_TASK DIRECTIONS:_ Repeat exactly the lines from the start through the line with "return material", both ends included.

+++

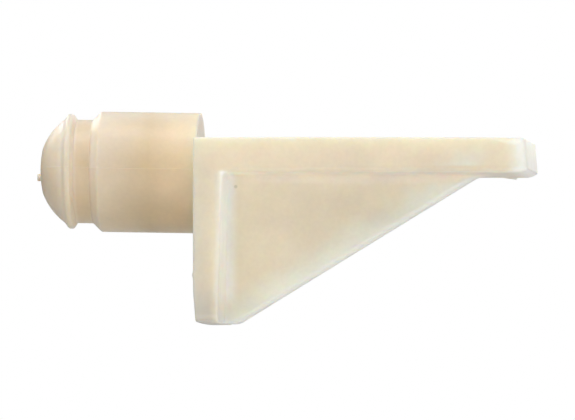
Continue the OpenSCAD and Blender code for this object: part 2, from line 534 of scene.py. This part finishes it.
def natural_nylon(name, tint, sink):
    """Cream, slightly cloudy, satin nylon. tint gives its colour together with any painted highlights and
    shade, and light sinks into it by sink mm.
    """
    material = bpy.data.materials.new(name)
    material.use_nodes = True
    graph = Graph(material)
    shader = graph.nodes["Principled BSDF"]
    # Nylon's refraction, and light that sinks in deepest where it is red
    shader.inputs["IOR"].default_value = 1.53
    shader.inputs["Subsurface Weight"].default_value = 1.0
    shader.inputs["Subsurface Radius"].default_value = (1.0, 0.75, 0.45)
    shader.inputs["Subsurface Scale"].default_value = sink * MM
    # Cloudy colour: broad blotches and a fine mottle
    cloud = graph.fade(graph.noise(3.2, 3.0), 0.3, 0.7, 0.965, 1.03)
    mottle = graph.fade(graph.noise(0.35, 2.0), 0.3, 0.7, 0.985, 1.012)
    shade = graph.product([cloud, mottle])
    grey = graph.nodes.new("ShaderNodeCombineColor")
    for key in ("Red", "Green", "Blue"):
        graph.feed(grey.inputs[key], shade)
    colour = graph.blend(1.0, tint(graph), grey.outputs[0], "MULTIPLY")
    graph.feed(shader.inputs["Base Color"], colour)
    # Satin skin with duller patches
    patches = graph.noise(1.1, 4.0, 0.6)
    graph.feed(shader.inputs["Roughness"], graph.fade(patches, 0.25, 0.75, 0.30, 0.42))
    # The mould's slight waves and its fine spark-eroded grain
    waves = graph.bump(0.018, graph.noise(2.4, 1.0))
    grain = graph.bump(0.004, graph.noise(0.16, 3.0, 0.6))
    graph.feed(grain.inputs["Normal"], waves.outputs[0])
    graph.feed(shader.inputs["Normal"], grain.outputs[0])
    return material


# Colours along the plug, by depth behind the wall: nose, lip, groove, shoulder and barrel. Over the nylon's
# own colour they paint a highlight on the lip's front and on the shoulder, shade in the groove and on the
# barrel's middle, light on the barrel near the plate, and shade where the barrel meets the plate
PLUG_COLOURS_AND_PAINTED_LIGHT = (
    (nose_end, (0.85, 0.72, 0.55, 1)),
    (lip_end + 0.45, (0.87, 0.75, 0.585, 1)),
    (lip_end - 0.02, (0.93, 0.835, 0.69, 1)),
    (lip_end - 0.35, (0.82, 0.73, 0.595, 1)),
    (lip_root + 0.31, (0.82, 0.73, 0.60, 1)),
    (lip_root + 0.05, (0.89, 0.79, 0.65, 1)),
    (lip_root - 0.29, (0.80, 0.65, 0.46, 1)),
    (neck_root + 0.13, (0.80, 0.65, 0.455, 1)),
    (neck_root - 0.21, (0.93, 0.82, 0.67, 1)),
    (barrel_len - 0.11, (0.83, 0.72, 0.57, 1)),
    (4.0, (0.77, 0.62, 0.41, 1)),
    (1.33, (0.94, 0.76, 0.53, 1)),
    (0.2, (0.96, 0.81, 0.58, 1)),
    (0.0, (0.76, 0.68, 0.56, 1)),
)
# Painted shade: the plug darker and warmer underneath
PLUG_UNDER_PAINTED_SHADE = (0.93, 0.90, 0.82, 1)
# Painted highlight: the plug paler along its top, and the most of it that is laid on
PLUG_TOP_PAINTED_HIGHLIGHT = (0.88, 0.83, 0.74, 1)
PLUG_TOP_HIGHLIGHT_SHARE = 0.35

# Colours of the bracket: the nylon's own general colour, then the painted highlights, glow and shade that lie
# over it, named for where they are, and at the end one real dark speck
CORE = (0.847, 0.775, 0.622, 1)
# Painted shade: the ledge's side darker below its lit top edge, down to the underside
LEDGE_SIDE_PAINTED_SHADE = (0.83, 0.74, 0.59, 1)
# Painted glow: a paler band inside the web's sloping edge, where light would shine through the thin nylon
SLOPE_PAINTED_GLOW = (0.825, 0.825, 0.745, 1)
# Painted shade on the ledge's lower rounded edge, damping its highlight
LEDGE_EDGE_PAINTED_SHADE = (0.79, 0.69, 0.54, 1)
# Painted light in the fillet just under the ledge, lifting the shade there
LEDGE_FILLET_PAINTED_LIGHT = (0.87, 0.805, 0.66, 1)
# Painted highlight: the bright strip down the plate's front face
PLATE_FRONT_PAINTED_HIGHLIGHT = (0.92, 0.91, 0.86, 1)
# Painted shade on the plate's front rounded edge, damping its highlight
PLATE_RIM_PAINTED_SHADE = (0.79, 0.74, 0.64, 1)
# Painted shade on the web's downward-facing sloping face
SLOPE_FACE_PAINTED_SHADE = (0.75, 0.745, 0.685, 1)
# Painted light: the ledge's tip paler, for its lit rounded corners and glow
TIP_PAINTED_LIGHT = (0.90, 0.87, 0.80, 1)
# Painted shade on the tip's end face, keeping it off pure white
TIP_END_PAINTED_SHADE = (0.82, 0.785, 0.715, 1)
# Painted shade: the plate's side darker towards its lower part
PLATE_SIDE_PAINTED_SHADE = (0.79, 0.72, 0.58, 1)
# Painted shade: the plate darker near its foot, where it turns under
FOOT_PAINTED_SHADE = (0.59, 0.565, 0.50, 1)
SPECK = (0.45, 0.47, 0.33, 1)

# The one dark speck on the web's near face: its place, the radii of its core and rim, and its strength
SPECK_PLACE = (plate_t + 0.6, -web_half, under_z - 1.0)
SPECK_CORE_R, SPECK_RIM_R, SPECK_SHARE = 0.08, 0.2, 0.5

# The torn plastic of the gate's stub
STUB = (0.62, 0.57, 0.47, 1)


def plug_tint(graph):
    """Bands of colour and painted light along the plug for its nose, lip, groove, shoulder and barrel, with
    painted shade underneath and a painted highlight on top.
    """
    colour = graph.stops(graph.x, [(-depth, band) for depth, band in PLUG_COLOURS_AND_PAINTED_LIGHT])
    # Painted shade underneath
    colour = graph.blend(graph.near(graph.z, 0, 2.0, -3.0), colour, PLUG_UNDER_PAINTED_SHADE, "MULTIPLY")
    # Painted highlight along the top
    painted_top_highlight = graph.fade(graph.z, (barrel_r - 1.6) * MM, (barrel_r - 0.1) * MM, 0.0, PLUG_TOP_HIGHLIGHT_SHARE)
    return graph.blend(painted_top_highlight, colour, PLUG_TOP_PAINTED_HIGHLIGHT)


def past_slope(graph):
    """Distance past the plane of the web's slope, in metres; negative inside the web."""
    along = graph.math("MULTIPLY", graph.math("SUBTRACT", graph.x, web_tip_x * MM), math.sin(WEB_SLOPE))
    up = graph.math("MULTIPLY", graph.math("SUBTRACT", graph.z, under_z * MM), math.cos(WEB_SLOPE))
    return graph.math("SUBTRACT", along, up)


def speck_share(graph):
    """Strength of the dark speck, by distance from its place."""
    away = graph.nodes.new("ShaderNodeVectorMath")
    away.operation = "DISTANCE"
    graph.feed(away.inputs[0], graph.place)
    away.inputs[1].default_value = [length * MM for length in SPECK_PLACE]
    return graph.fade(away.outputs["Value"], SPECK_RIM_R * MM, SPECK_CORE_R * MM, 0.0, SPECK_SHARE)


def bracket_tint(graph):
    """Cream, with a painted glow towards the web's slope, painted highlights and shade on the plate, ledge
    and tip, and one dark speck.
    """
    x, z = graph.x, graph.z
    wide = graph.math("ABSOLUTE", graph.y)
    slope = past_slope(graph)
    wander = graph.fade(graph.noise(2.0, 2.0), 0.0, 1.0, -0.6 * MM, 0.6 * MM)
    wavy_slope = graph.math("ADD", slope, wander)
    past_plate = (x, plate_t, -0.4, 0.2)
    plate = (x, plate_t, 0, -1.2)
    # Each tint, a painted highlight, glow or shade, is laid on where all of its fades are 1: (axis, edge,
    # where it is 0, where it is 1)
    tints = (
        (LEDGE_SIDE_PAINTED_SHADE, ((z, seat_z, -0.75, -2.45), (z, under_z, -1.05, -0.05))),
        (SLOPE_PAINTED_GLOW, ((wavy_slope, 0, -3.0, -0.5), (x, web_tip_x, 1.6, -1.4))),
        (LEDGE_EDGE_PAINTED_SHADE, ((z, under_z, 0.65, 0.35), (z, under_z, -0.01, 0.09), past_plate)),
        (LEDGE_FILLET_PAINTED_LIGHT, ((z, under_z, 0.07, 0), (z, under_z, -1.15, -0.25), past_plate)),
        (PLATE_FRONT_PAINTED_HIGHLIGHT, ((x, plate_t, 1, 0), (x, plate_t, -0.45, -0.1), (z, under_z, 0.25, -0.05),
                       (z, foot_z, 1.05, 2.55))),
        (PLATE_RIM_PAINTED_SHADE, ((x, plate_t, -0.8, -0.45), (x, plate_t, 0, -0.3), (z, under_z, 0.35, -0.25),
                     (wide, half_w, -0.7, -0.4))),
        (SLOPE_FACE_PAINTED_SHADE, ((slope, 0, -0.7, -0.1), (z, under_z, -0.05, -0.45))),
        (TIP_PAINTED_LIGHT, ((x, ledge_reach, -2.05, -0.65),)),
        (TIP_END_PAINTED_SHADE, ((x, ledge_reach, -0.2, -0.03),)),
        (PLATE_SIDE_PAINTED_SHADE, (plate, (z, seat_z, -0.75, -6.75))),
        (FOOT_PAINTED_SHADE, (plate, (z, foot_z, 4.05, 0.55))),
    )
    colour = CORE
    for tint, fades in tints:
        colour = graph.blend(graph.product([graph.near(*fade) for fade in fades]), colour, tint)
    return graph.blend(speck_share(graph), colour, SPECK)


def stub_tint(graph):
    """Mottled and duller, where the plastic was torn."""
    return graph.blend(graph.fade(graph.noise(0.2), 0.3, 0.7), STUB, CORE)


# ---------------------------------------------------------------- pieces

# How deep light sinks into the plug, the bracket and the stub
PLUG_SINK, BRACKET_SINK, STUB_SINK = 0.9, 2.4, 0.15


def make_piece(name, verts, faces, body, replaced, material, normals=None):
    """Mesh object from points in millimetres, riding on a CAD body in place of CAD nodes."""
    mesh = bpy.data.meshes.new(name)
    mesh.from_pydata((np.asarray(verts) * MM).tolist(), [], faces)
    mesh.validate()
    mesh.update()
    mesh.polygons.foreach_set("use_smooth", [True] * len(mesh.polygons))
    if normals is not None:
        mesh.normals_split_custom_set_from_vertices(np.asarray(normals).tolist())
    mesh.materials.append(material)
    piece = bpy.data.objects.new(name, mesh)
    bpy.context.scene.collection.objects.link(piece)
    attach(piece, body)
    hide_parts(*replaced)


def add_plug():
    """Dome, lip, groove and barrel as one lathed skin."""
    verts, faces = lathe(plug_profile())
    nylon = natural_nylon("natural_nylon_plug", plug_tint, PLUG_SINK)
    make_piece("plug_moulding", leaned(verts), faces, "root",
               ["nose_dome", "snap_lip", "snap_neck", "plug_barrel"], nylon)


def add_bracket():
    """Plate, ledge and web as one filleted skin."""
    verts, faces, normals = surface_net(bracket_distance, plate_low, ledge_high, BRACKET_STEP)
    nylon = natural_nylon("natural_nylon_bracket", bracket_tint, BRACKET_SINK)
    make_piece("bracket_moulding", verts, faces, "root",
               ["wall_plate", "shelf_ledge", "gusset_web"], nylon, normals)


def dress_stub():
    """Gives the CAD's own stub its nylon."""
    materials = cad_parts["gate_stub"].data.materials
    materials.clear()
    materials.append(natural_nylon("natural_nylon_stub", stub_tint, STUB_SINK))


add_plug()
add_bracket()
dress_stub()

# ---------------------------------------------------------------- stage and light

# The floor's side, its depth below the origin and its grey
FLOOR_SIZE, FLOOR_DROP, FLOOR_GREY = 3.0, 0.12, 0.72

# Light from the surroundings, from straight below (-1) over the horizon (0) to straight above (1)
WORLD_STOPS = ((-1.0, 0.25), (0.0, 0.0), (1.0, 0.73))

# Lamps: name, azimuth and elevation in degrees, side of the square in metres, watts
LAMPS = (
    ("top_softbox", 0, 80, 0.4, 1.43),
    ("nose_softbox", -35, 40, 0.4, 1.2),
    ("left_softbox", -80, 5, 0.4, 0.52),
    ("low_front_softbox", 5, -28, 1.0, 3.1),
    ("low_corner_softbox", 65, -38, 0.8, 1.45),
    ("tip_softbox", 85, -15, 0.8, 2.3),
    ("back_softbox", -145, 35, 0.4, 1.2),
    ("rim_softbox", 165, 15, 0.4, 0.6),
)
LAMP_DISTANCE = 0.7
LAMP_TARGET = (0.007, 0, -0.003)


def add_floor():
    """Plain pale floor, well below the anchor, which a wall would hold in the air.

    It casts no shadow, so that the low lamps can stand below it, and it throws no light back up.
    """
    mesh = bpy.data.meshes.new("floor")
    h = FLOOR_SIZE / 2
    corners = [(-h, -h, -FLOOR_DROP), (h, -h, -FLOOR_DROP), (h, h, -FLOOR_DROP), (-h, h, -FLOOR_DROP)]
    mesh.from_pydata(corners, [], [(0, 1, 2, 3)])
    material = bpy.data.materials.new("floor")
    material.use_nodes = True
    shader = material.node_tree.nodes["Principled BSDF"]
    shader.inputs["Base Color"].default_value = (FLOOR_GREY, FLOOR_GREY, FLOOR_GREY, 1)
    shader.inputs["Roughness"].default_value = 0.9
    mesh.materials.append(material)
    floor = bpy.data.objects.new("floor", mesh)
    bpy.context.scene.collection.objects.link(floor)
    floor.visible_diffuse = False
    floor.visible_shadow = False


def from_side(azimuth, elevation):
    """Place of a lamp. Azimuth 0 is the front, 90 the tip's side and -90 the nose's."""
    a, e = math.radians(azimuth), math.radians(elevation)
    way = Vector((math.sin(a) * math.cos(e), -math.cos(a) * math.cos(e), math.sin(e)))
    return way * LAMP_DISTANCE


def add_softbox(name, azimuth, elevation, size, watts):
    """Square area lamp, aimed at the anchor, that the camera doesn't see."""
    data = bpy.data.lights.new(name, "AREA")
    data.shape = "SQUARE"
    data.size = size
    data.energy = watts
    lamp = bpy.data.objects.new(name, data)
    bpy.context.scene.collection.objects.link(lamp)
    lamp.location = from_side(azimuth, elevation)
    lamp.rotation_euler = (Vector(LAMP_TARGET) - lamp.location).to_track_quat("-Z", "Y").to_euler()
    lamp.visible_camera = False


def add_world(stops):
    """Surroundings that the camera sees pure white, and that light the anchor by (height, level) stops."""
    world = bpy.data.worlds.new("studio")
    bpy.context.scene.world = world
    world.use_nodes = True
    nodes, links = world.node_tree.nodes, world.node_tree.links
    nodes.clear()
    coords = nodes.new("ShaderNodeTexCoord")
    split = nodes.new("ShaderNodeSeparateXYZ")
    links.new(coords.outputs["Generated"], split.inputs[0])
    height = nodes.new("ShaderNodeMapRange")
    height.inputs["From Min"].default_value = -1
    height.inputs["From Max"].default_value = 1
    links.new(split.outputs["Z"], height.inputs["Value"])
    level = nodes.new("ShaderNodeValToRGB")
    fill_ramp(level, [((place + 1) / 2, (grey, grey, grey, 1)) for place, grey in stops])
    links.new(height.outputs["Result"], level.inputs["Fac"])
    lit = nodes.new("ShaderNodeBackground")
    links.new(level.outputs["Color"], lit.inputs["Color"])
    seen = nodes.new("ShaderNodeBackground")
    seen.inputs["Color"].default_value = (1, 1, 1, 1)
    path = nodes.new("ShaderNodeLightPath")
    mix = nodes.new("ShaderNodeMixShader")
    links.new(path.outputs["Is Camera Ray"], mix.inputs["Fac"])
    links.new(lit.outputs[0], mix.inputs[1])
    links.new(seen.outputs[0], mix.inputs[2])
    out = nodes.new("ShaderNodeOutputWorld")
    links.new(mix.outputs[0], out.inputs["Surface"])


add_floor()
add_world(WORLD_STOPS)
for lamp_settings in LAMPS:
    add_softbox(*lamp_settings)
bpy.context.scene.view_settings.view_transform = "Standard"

+++

_OUTPUT BELOW:_
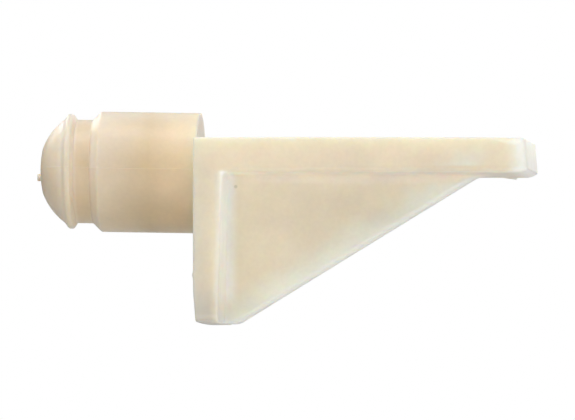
Continue the OpenSCAD and Blender code for this object: part 2, from line 534 of scene.py. This part finishes it.
def natural_nylon(name, tint, sink):
    """Cream, slightly cloudy, satin nylon. tint gives its colour together with any painted highlights and
    shade, and light sinks into it by sink mm.
    """
    material = bpy.data.materials.new(name)
    material.use_nodes = True
    graph = Graph(material)
    shader = graph.nodes["Principled BSDF"]
    # Nylon's refraction, and light that sinks in deepest where it is red
    shader.inputs["IOR"].default_value = 1.53
    shader.inputs["Subsurface Weight"].default_value = 1.0
    shader.inputs["Subsurface Radius"].default_value = (1.0, 0.75, 0.45)
    shader.inputs["Subsurface Scale"].default_value = sink * MM
    # Cloudy colour: broad blotches and a fine mottle
    cloud = graph.fade(graph.noise(3.2, 3.0), 0.3, 0.7, 0.965, 1.03)
    mottle = graph.fade(graph.noise(0.35, 2.0), 0.3, 0.7, 0.985, 1.012)
    shade = graph.product([cloud, mottle])
    grey = graph.nodes.new("ShaderNodeCombineColor")
    for key in ("Red", "Green", "Blue"):
        graph.feed(grey.inputs[key], shade)
    colour = graph.blend(1.0, tint(graph), grey.outputs[0], "MULTIPLY")
    graph.feed(shader.inputs["Base Color"], colour)
    # Satin skin with duller patches
    patches = graph.noise(1.1, 4.0, 0.6)
    graph.feed(shader.inputs["Roughness"], graph.fade(patches, 0.25, 0.75, 0.30, 0.42))
    # The mould's slight waves and its fine spark-eroded grain
    waves = graph.bump(0.018, graph.noise(2.4, 1.0))
    grain = graph.bump(0.004, graph.noise(0.16, 3.0, 0.6))
    graph.feed(grain.inputs["Normal"], waves.outputs[0])
    graph.feed(shader.inputs["Normal"], grain.outputs[0])
    return material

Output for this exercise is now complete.